Mañana cumplirá diecisiete años. Apenas diecisiete. Es hijo de un hombre marroquí y de una mujer ecuatoguineana. Nació en Esplugas de Llobregat, al poco de llegar sus padres a España. Se crio en Rocafonda, un barrio de esos que la progresía llama “obreros” a mayor gloria eufemística de los arrabales pobres. Como aquellos de los que tantos y tantas provenimos. De su infancia en Mataró probablemente recuerde casi todo, pues han pasado dos días, como quien dice. Entre sus instantáneas más nítidas están las patadas a un balón, los entrenamientos en La Masía culé, la vida en Barcelona, el debut en las categorías inferiores del Barça, los instantes iniciales en Primera División, el tanto que abrió su cuenta goleadora con el primer equipo blaugrana. Y la selección española. Ha sido el más joven en todo. Si gana el domingo la Eurocopa también será el más joven en eso. Es feliz. En su camiseta pone Lamine Yamal.
Ibra Ndiaye también tiene dieciséis años. Pasó ocho días navegando en patera desde las costas de África hasta llegar a Canarias. En el camino tuvo mucho miedo, hambre y sed. Durante ocho días y ocho noches. Lo más duro no fue el sol, el oleaje o el pánico, sino que su amigo muriera delante de sus ojos durante la travesía. Aunque un día volverá a sonreír, no creo que nadie consiga recuperarse de eso. Su destino fue un centro de acogida masificado, sin apenas limpieza, ni sábanas, ni unos baños decentes. El estado tendrá que tutelarlo hasta la mayoría de edad, como debe hacer por imperativo legal con todos los menores no acompañados que llegan a territorio español. Su caso puede ser estudiado para una repatriación individual, pero, mientras tanto, Ibra vivirá en Lanzarote a la espera de una oportunidad. O simplemente a la espera.

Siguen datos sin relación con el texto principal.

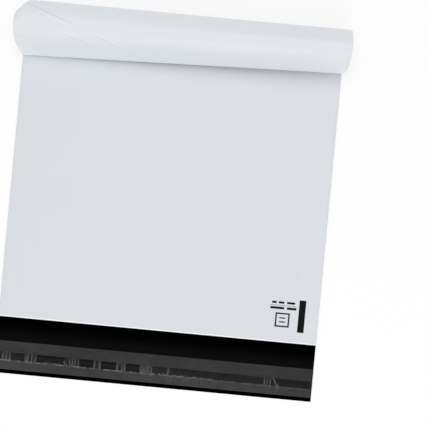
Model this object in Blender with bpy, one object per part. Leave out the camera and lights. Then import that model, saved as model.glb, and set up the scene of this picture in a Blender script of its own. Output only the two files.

Lamine Yamal Nasraoui Ebana, el dorsal número diecinueve de la selección española de fútbol, lloró tras confirmarse el pase de su equipo a la gran final de este domingo. Lloró como un auténtico deportista, lloró como un niño. Lloró sobre el césped y sus lágrimas eran idénticas a las que Ibra Ndiaye derramó sobre el mar. Las razones eran distintas.
Dentro de dos días, Lamine Yamal puede ser encumbrado como el nuevo ídolo de la masa futbolera de este país, es decir, como nuevo ídolo patrio. Para ello no importarán sus facciones, su nombre o el color de su piel. Tampoco la procedencia de sus padres. Solo será cuestión de fútbol, de pasión, de aquello que es lo único que «el tipo no puede cambiar», parafraseando al genial Pablo Sandoval en El secreto de sus ojos. Y cuanto más férrea se anude el tipo a la muñeca, este domingo la pulsera con los colores de la bandera española más se coreará a Lamine y a Nico Williams. Por españoles y mucho españoles. Ibra, por el momento, no tendrá tanta suerte. Él no recibirá los aplausos de una turba enfervorecida. Para muchos de ellos, él solo será un moro mena delincuente que viene a robar y a agredir. Uno de los que justifica que el partido de Abascal rompa filas con los peperos en los gobiernos autonómicos. Parece que la bandera no los acoge a todos por igual, ni los cuida ni los respeta. Debe ser cosa de pasiones, pero algo más bajas. De moros y árabes, como toda la vida. De asco y de indecencia.